**Set task**
In the listing that follows, the range to quote begins at the line that has "if shape.isNull() or" and ends after the line that has "from mathutils import Matrix, Vector"; quote it verbatim and add nothing.

**Data provided**
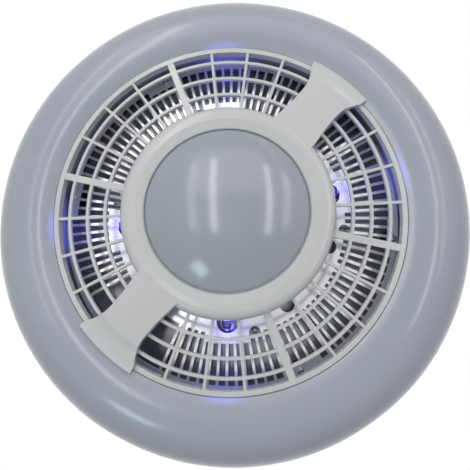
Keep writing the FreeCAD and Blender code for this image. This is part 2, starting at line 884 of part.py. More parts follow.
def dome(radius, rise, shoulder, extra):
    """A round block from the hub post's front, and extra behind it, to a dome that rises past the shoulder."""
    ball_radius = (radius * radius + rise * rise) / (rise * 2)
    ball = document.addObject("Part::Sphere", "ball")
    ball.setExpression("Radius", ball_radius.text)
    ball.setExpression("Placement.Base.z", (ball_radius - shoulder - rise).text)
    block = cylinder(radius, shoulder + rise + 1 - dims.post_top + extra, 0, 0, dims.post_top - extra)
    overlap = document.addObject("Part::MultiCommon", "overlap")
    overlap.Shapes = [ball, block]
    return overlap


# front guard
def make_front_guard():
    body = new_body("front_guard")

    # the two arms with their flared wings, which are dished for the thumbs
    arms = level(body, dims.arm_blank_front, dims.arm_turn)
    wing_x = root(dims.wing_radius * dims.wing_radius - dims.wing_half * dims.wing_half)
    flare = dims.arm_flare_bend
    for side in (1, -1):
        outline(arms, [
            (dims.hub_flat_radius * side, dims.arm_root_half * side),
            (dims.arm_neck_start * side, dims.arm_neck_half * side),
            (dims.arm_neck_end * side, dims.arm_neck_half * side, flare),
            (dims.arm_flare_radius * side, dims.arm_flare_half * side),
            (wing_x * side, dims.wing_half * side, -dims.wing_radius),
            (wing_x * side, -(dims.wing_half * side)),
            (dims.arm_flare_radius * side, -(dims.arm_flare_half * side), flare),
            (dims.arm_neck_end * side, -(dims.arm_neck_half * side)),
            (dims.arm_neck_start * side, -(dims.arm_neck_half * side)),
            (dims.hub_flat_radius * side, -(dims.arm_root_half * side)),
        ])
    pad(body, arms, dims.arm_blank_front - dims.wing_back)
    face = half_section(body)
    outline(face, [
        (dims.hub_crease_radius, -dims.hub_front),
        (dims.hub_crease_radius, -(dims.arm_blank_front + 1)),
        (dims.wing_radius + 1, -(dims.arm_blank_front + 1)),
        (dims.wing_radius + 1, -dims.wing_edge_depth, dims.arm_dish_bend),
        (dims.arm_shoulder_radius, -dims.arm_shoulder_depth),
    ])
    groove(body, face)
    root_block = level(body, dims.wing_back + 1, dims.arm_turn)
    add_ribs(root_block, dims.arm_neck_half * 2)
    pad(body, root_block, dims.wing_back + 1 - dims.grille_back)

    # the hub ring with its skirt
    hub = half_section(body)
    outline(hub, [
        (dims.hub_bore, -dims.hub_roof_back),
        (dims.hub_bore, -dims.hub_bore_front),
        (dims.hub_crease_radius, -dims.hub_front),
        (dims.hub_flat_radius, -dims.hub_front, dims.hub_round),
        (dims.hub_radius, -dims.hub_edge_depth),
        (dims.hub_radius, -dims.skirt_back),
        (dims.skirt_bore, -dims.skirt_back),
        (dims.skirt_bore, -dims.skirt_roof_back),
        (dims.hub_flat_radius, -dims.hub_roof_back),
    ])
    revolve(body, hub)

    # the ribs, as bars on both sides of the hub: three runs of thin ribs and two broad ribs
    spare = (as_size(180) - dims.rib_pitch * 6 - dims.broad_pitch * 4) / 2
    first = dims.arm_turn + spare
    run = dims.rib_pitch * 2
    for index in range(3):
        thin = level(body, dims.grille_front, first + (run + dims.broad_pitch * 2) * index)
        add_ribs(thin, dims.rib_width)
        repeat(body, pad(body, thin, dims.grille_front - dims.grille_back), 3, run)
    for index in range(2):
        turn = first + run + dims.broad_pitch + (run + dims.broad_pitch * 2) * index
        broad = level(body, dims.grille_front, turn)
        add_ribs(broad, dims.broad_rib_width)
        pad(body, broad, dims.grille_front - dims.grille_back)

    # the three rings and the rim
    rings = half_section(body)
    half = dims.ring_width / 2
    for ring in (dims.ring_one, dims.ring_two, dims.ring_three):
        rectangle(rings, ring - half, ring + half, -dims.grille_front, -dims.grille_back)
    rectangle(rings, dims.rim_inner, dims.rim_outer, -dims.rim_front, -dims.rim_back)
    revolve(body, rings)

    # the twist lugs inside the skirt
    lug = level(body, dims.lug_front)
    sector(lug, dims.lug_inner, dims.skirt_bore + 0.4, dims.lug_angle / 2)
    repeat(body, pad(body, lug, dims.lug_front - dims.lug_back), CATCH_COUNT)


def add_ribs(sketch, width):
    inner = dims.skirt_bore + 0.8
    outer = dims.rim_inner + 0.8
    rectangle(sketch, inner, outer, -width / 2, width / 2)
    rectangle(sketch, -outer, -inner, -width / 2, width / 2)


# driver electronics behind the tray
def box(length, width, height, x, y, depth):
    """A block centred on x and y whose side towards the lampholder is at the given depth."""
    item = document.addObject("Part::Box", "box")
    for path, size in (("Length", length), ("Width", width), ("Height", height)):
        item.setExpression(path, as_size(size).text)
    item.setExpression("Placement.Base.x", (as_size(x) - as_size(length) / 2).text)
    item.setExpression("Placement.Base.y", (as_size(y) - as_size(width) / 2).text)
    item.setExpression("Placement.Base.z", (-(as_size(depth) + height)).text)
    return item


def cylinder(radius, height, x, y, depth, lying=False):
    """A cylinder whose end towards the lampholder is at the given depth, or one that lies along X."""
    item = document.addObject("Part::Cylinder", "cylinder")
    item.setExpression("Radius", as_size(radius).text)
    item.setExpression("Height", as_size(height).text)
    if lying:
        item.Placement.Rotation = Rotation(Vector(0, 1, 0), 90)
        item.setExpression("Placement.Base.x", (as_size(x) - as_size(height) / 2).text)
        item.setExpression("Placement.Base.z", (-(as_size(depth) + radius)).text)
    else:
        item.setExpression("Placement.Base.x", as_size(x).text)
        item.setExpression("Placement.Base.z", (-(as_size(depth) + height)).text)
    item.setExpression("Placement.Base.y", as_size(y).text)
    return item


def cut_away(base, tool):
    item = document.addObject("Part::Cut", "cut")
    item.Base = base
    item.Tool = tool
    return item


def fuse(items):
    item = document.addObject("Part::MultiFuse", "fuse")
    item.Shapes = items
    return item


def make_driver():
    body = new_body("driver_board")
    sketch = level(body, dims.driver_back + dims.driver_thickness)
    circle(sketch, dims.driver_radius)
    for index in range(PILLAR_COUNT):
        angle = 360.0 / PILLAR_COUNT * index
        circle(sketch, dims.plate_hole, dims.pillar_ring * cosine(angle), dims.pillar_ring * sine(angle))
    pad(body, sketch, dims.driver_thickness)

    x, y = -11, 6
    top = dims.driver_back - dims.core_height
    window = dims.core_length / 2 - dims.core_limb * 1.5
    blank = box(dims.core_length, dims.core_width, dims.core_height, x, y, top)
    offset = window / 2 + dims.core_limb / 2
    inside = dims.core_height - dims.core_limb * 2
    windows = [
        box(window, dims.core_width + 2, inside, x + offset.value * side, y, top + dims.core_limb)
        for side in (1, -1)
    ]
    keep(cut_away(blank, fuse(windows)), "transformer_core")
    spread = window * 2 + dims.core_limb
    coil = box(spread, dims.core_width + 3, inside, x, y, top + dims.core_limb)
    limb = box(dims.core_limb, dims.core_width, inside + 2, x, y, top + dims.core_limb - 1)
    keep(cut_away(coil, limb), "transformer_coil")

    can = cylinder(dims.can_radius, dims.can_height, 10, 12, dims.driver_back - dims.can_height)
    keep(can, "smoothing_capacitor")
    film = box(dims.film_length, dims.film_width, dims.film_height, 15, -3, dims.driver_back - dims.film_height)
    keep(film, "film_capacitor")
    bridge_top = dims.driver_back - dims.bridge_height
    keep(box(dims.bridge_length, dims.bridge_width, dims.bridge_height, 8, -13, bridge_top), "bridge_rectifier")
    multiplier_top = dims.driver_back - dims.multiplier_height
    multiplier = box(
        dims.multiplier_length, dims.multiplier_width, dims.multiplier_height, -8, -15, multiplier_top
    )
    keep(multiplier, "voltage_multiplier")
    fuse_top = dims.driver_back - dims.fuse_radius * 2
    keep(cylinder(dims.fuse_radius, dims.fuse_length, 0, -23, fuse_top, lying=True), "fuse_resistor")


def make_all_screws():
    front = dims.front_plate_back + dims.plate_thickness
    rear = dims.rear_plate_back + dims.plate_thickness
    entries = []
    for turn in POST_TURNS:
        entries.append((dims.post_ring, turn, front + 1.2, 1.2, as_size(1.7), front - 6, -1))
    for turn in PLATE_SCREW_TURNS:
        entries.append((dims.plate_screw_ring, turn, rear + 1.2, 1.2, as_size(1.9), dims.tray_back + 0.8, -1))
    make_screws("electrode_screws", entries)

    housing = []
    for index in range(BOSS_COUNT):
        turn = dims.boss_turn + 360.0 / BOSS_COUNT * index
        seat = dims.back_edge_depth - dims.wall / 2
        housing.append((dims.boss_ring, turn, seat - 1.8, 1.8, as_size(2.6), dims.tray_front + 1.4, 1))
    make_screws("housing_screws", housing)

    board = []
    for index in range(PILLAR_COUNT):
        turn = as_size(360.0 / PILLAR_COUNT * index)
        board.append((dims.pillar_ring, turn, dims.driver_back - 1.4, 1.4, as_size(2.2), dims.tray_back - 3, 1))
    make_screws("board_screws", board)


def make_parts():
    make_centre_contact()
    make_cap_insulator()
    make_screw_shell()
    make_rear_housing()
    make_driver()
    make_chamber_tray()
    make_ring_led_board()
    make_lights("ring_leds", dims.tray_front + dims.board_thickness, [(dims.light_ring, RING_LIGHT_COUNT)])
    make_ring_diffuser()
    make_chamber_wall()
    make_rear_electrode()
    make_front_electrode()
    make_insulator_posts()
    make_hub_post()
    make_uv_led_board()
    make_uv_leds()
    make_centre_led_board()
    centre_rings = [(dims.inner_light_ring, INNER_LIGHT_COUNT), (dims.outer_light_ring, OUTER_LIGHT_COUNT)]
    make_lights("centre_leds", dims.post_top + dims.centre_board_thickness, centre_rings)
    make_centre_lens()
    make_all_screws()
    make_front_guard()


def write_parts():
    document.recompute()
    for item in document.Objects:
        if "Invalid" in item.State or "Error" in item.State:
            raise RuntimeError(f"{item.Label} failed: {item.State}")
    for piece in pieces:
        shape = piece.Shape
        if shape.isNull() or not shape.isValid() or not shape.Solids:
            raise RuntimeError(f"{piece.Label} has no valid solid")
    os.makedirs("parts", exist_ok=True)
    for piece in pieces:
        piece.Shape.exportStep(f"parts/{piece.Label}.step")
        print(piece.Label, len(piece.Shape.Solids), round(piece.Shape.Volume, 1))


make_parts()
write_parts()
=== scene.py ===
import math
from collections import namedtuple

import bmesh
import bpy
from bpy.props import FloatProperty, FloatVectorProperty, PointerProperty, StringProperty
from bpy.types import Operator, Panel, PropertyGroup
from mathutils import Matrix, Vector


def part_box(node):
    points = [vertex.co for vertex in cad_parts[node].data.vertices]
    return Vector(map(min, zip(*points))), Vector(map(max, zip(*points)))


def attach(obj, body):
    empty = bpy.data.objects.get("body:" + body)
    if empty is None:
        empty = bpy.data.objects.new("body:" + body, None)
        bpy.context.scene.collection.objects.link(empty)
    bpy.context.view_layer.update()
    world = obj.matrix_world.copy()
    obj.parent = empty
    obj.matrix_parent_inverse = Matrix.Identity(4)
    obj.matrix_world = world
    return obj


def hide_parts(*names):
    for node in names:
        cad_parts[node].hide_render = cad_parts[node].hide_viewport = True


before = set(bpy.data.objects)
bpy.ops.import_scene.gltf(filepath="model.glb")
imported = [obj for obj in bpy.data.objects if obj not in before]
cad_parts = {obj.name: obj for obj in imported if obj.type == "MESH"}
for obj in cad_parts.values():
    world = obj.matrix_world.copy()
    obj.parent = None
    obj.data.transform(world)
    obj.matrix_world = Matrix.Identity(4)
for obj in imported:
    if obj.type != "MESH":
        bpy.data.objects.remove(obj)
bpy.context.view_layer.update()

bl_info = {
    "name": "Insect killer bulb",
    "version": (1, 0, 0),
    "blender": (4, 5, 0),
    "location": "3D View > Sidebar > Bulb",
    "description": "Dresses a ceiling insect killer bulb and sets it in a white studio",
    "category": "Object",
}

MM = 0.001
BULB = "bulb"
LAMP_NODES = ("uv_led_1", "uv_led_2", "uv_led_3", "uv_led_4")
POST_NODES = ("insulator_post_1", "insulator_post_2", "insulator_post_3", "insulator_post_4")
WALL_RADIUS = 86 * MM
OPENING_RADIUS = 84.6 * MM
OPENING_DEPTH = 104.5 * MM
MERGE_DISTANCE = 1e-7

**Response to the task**
        if shape.isNull() or not shape.isValid() or not shape.Solids:
            raise RuntimeError(f"{piece.Label} has no valid solid")
    os.makedirs("parts", exist_ok=True)
    for piece in pieces:
        piece.Shape.exportStep(f"parts/{piece.Label}.step")
        print(piece.Label, len(piece.Shape.Solids), round(piece.Shape.Volume, 1))


make_parts()
write_parts()
=== scene.py ===
import math
from collections import namedtuple

import bmesh
import bpy
from bpy.props import FloatProperty, FloatVectorProperty, PointerProperty, StringProperty
from bpy.types import Operator, Panel, PropertyGroup
from mathutils import Matrix, Vector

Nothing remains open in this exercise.